## THE REQUEST
In the records below, find the line containing "Write the three.js"; give it again exactly, along with every line that follows, and nothing else.

## INPUT MATERIAL
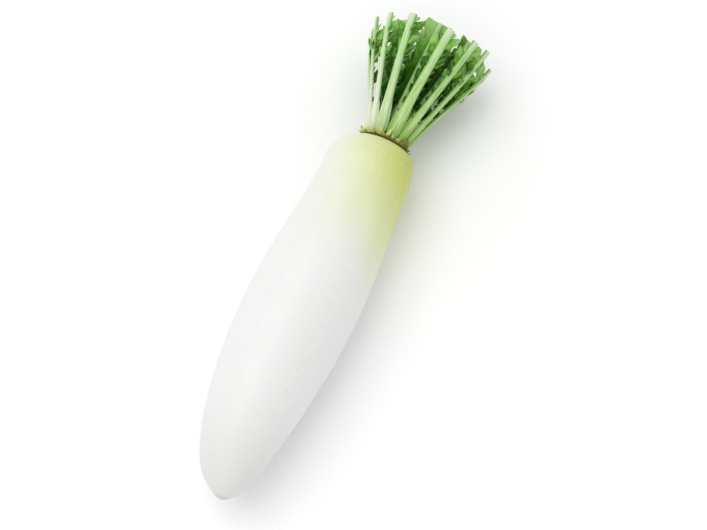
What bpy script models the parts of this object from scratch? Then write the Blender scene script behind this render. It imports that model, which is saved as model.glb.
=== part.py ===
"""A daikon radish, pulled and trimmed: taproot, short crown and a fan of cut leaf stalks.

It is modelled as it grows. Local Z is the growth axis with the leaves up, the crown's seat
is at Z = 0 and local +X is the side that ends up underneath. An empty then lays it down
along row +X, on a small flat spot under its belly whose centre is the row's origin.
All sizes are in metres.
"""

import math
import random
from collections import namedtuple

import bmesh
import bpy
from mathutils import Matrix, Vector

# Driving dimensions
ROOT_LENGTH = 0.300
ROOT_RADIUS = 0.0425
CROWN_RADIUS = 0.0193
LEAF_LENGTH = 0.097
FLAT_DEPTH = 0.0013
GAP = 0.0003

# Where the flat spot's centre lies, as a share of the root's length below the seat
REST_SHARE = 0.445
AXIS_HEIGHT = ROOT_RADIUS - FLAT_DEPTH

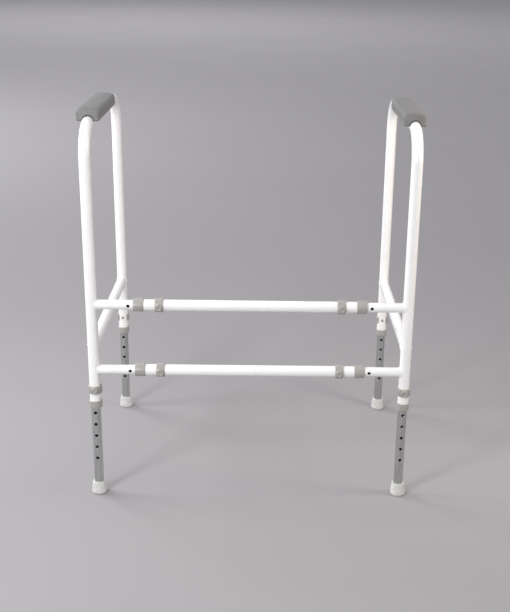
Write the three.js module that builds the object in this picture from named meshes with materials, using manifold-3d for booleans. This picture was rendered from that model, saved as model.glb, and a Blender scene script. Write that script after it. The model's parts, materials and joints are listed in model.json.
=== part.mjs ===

## RESULT FOR THIS EXERCISE
Write the three.js module that builds the object in this picture from named meshes with materials, using manifold-3d for booleans. This picture was rendered from that model, saved as model.glb, and a Blender scene script. Write that script after it. The model's parts, materials and joints are listed in model.json.
=== part.mjs ===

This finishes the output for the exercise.